>> Begin DATA FOR THE TASK
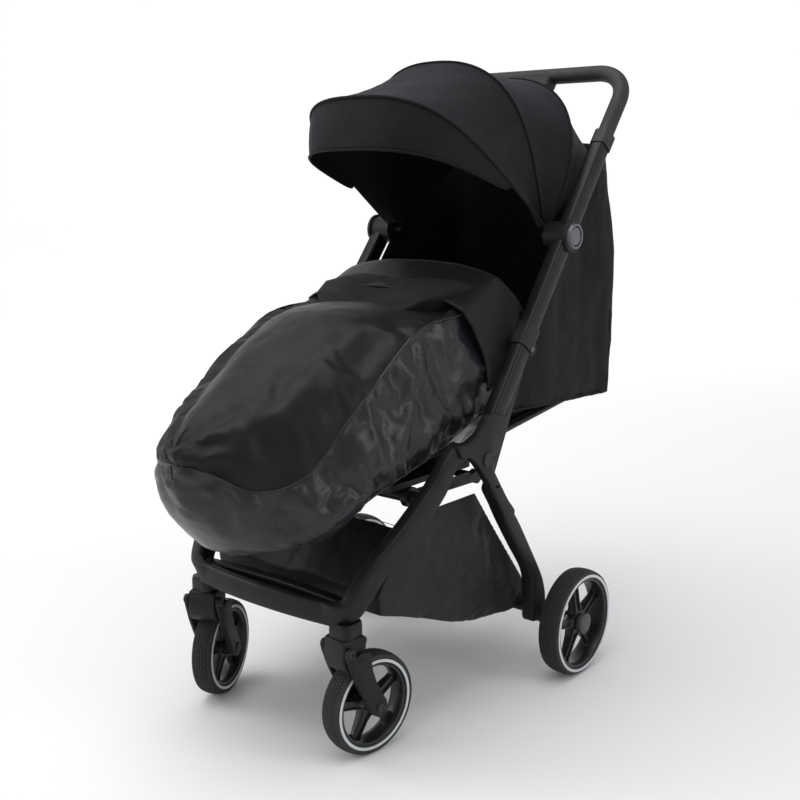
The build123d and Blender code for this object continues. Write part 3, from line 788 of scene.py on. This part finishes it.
def front_rail():
    """Both front legs and the bar between them, in one smooth line."""
    half = np.array(FRONT_RAIL, float) / 1000
    other = half[:-1][::-1] * np.array([-1, 1, 1, 1])
    path = smooth_line(np.vstack([half, other]), 220)
    p = path[:, :3]
    tangent = np.gradient(p, axis=0)
    tangent /= np.linalg.norm(tangent, axis=1)[:, None]
    rows = []
    for q, t, deep in zip(p, tangent, path[:, 3]):
        w = min(max((abs(q[0]) - 0.118) / 0.045, 0), 1)
        up = np.array([0, -0.74, 0.67]) * w + np.array([0, 0.12, 1]) * (1 - w)
        a = np.cross(t, up)
        a /= np.linalg.norm(a)
        b = np.cross(a, t)
        wide = 0.015 + 0.009 * w
        rows.append([q + x * a + y * b for x, y in box_section(wide, deep, 0.0062)])
    return grid("front_rail", rows, MOULDING, 40, wrap_u=True, caps=True)


for side, sign in SIDES.items():
    leg = rear_leg()
    if sign < 0:
        moved(leg, MIRROR)
    leg.name = f"{side}_rear_leg"
    place(leg, "rear_frame", [f"rear_leg_{side}"])
    ends = []
    for s, x in ((0.016, 0.1925), (0.20, 0.1899), (0.40, 0.1873), (0.57, 0.185)):
        ends.append((sign * x, LEG_HUB[0] + s * cos(TUBE_LEAN), LEG_HUB[1] + s * sin(TUBE_LEAN)))
    profile = box_section(0.024, 0.030, 0.0065)
    tube = sweep(f"{side}_push_tube", smooth_line(ends, 24), profile, PAINT, up=(0, -0.794, 0.607))
    place(tube, "push_frame", [f"push_tube_{side}"])
    rim_line = [(0.2036, 0.0158), (0.2092, 0.0166), (0.2097, 0.0180), (0.2092, 0.0196), (0.2036, 0.0206)]
    ring = lathe(f"{side}_canopy_cap_ring", rim_line, 64, BUTTON)
    moved(ring, Matrix.Translation(CANOPY_HUB))
    if sign < 0:
        moved(ring, MIRROR)
    place(ring, "push_frame")

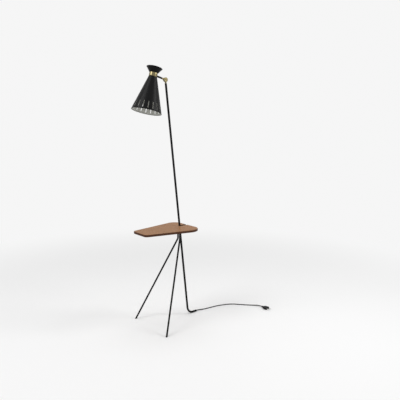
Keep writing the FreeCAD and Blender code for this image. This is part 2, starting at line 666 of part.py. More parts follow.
>> End DATA FOR THE TASK
- AIM: Every line above should be written out again exactly as it stands.

- SOLUTION TO THIS TASK:
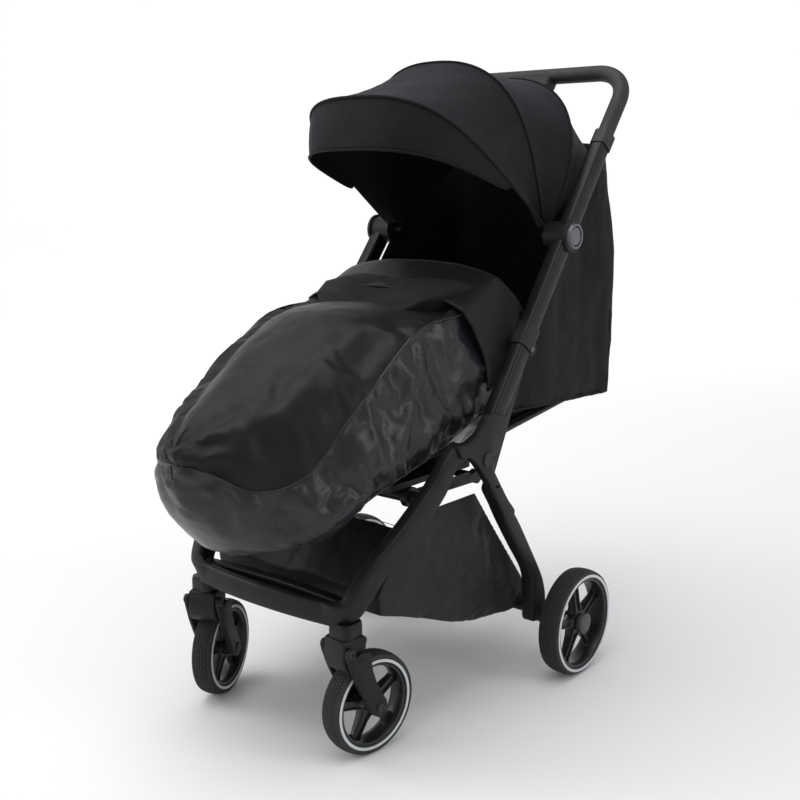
The build123d and Blender code for this object continues. Write part 3, from line 788 of scene.py on. This part finishes it.
def front_rail():
    """Both front legs and the bar between them, in one smooth line."""
    half = np.array(FRONT_RAIL, float) / 1000
    other = half[:-1][::-1] * np.array([-1, 1, 1, 1])
    path = smooth_line(np.vstack([half, other]), 220)
    p = path[:, :3]
    tangent = np.gradient(p, axis=0)
    tangent /= np.linalg.norm(tangent, axis=1)[:, None]
    rows = []
    for q, t, deep in zip(p, tangent, path[:, 3]):
        w = min(max((abs(q[0]) - 0.118) / 0.045, 0), 1)
        up = np.array([0, -0.74, 0.67]) * w + np.array([0, 0.12, 1]) * (1 - w)
        a = np.cross(t, up)
        a /= np.linalg.norm(a)
        b = np.cross(a, t)
        wide = 0.015 + 0.009 * w
        rows.append([q + x * a + y * b for x, y in box_section(wide, deep, 0.0062)])
    return grid("front_rail", rows, MOULDING, 40, wrap_u=True, caps=True)


for side, sign in SIDES.items():
    leg = rear_leg()
    if sign < 0:
        moved(leg, MIRROR)
    leg.name = f"{side}_rear_leg"
    place(leg, "rear_frame", [f"rear_leg_{side}"])
    ends = []
    for s, x in ((0.016, 0.1925), (0.20, 0.1899), (0.40, 0.1873), (0.57, 0.185)):
        ends.append((sign * x, LEG_HUB[0] + s * cos(TUBE_LEAN), LEG_HUB[1] + s * sin(TUBE_LEAN)))
    profile = box_section(0.024, 0.030, 0.0065)
    tube = sweep(f"{side}_push_tube", smooth_line(ends, 24), profile, PAINT, up=(0, -0.794, 0.607))
    place(tube, "push_frame", [f"push_tube_{side}"])
    rim_line = [(0.2036, 0.0158), (0.2092, 0.0166), (0.2097, 0.0180), (0.2092, 0.0196), (0.2036, 0.0206)]
    ring = lathe(f"{side}_canopy_cap_ring", rim_line, 64, BUTTON)
    moved(ring, Matrix.Translation(CANOPY_HUB))
    if sign < 0:
        moved(ring, MIRROR)
    place(ring, "push_frame")

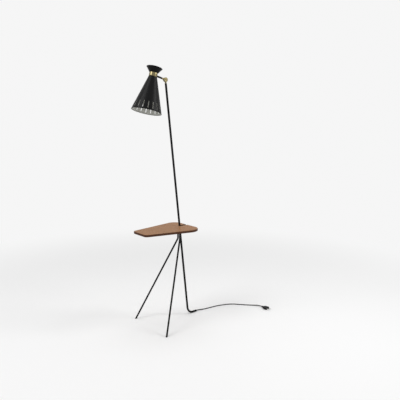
Keep writing the FreeCAD and Blender code for this image. This is part 2, starting at line 666 of part.py. More parts follow.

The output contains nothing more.